Waste Disposal: Crime

(asked on 25th April 2019) - View Source

Question to the Department for Environment, Food and Rural Affairs:

To ask the Secretary of State for Environment, Food and Rural Affairs, what steps he is taking to tackle waste crime including (a) illegal exports of waste, (b) fly-tipping and (c) the burning of waste.


Answered by
Thérèse Coffey Portrait
Thérèse Coffey
This question was answered on 30th April 2019

Last year, the Environment Agency issued 158 stop notices prohibiting the export of unsuitable waste. It stopped 367 containers of waste destined for illegal export at ports and intervened upstream to prevent 8,974 tonnes of waste from reaching our ports. Any UK operators found to be illegally exporting waste can face severe sanctions – from financial penalties up to imprisonment.

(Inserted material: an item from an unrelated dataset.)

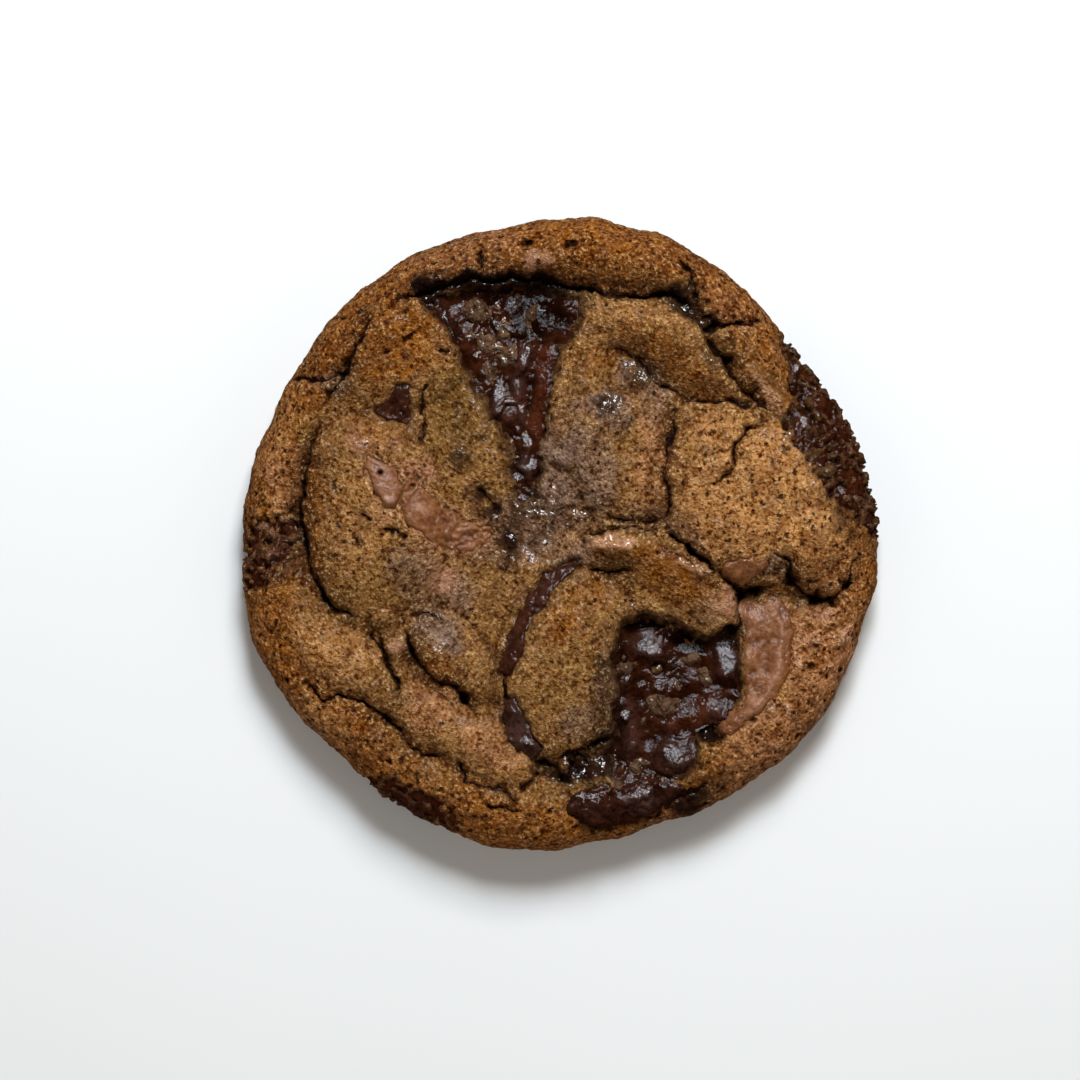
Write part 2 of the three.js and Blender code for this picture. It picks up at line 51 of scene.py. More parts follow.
SIDE_HEIGHT = 5.0  # mean height of the widest point
SIDE_WANDER = 0.9  # how far that height wanders round the cookie
CROWN_HEIGHT = 12.2  # the top before any dome, roll or crease is added
EDGE_ROUND = 8.5  # how far in from the outline the rounded edge reaches
EDGE_POWER = 2.3  # 2 is a plain ellipse, more is squarer
UNDERCUT = 3.0  # how far the underside stands back from the outline
EDGE_WOBBLE = 0.35  # small unevenness of the outline

# Distance from the middle to the outline, every 15 degrees from +X towards +Y.
OUTLINE_RADII = [
    52.0, 51.0, 49.5, 49.0, 50.5, 51.6, 51.7, 50.9, 51.6, 51.6, 51.0, 51.6,
    52.3, 53.4, 52.8, 51.4, 52.2, 52.4, 51.6, 50.2, 50.8, 51.6, 51.9, 51.6,
]

# Domes: middle x, y, half lengths along and across, turn in degrees, height.
DOMES = {
    "left": (-31, 2, 12.5, 18, 4, 3.4),
    "back_left": (-25.5, 29.5, 11, 9.5, 25, 2.2),
    "right": (31, 5.5, 17.5, 15.5, -12, 4.3),
    "right_lobe": (41.5, -3, 7.5, 7.5, 0, 1.7),
    "middle_panel": (11, 11.5, 9, 12, 0, 2.0),
    "middle_ridge": (2, 22, 5.5, 12, -10, 1.6),
    "front": (1, -21.5, 12, 16, -12, 3.5),
    "lump": (-18.5, -19.5, 10, 6, -48, 2.2),
    "nub": (-28, -16.5, 3.6, 4.5, 20, 1.3),
    "middle_hollow": (-6, 3.5, 12, 9, 10, -1.3),
    "inner_hollow": (-14, -9, 9, 11, 20, -0.6),
}

# Rolls: a rounded bank along a line, with its half width and height.
ROLLS = {
    "back_right": ([(3, 36), (13, 34.5), (20, 31.5), (25.5, 26), (30, 22)], 6.5, 3.0),
    "front_arc": ([(4.5, -2.2), (11, -2), (18, -4.5), (23, -8.5), (26, -13)], 6.2, 3.3),
    "front_left": ([(-44, -11), (-37, -19), (-29, -25.5), (-19, -31.5), (-9, -37)], 7.5, 2.6),
    "front_left_inner": ([(-20, -36.5), (-14, -40.5), (-8, -43.5)], 3.6, 0.9),
}

# The rolled rim: start and end angle, inset from the outline, half width and height.
RIM_ROLLS = {
    "back": (52, 128, 5.2, 7.0, 3.1),
    "back_left": (128, 155, 6.0, 7.0, 2.3),
    "left": (155, 196, 5.2, 6.0, 2.0),
    "back_right": (36, 58, 8.0, 9.0, 2.7),
    "front_left": (212, 268, 6.5, 7.5, 1.9),
    "front": (268, 330, 7.0, 7.0, 1.1),
    "right": (330, 362, 3.2, 4.5, 1.2),
}

# Creases: a line along the top, its depth, half width, and how much higher its left side stands.
CREASES = {
    "rim_back": ([(-30, 35.6), (-24, 38.7), (-13, 41.4), (-1, 40.7), (9, 38.4), (18.5, 38.6), (22.3, 35)],
        3.2, 1.4, 0.8),
    "rim_back_left": ([(-38.8, 19.8), (-36, 25), (-33.4, 28.5), (-32.2, 32.4), (-29, 36.2)], 1.9, 1.3, 0),
    "rim_left": ([(-38.8, 19.8), (-41.2, 12), (-42.1, 3), (-41, -4.5), (-38.2, -10.8), (-32.2, -13.5)],
        2.8, 1.4, 0.7),
    "rim_gap_left": ([(-45, 25.4), (-39.5, 25), (-35, 26.2)], 1.7, 1.2, 0),
    "rim_gap_back": ([(-13.6, 46.4), (-13, 42)], 1.3, 1.1, 0),
    "rim_gap_right": ([(22.8, 33.9), (27.5, 33.7), (33.5, 34.8)], 1.7, 1.2, 0),
    "rim_gap_corner": ([(18.8, 44.6), (21, 40.5), (22.3, 35.5)], 1.5, 1.2, 0),
    "roll_back_right": ([(22.5, 33.4), (25, 29.5), (27.8, 25.4), (31.5, 21.2), (36.3, 20)], 1.8, 1.7, 0.4),
    "dome_right_back": ([(18.6, 20.6), (22.5, 21.5), (28, 21), (32, 20.3)], 1.4, 1.2, -0.5),
    "dome_right_left": ([(18.6, 20.6), (17.3, 14), (17, 6), (16, 0.8)], 1.8, 1.2, 0.7),
    "dome_right_front": ([(16, 0.8), (19.5, -1.8), (24, -5.6), (28.4, -9), (35.5, -8.4)], 3, 1.4, 0.9),
    "dome_right_notch": ([(35, -3.8), (36.3, -6.4), (38.5, -9.4), (42.2, -10.6), (44.6, -9.6)],
        1.6, 1.5, 1),
    "dome_right_end": ([(42.6, -10.4), (45.4, -8.8), (47.2, -5), (48.6, -1.6)], 0.8, 1.4, 0.6),
    "dome_right_crack": ([(30.8, 17.4), (27.8, 14.2), (27.9, 11), (25.4, 8.4)], 1, 0.9, 0),
    "panel_front": ([(6.5, 2.8), (11, 2), (15.8, 2.1)], 1.1, 1.2, 0.4),
    "roll_back_foot": ([(7, 31.2), (12, 28), (16, 24), (20.5, 22)], 1.1, 1.8, 0.4),
    "lump_front": ([(-25.4, -13.4), (-24.6, -19.6), (-21, -23.6), (-16.6, -25.4), (-13.6, -30)],
        1.8, 1.2, 0.9),
    "lump_back": ([(-25.4, -13.4), (-22, -12.8), (-18.5, -13.6)], 0.9, 1.2, 0),
    "nub_left": ([(-32.2, -13.5), (-30, -18.4), (-27.6, -21.4), (-26.9, -28)], 1.2, 1.2, 0),
    "front_left_roll": ([(-43, -22), (-39, -26.3), (-35.5, -26), (-28, -30.2), (-22.5, -35.6), (-18, -36.4)],
        1.5, 1.2, 0.6),
    "front_left_inner": ([(-18, -36.4), (-14.6, -40.2), (-9.6, -41.8), (-7.4, -44.4)], 1.3, 1.2, 0.3),
    "front_dome_foot": ([(-5, -36.8), (-1, -37.2), (3.5, -35.6), (8.4, -31.4)], 2, 1.2, 0.8),
    "front_arc_back": ([(3.4, -1.6), (5.6, 0.2), (11, 0.9), (16, 0.2)], 1.3, 1.2, -0.4),
    "nose_right": ([(28.4, -8.8), (29.3, -11.5), (28.8, -14.4), (26.4, -16.4)], 2.4, 1, -0.5),
    "front_arc_foot": ([(4, -5.4), (8, -6.4), (12, -5.8)], 1.2, 1.3, 0.3),
}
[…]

In the Resources and Waste Strategy, published in December last year, we stated that we are exploring ways to further address the illegal shipment of waste, for example through increased monitoring of international waste shipments and the introduction of a system for exporters to cover costs of waste repatriation where needed.

It is illegal to dispose of waste in a manner likely to cause pollution to the environment or harm to human health. This includes both fly-tipping and the burning of waste. We have given the Environment Agency an extra £60 million to tackle waste crime since 2014.

In January we gave local authorities the power to issue fixed penalties to householders who fail in their duty of care and give waste to fly-tippers. This built on powers given in 2016 to hand out financial penalties to fly-tippers themselves, and in 2015 to strengthen local authorities’ ability to search and seize the vehicles of suspected fly-tippers. The latest figures show no increase in the number of incidents dealt with by local authorities for the first time in five years during 2017/18.

The Resources and Waste Strategy also contains commitments to reform the existing exemptions regime to prevent the use of exemptions in hiding illegal activity, such as misuse of the D7 exemption for burning waste in the open, to toughen penalties for waste criminals and to create a Joint Unit for Waste Crime which will coordinate a multi-agency response to the most serious cases.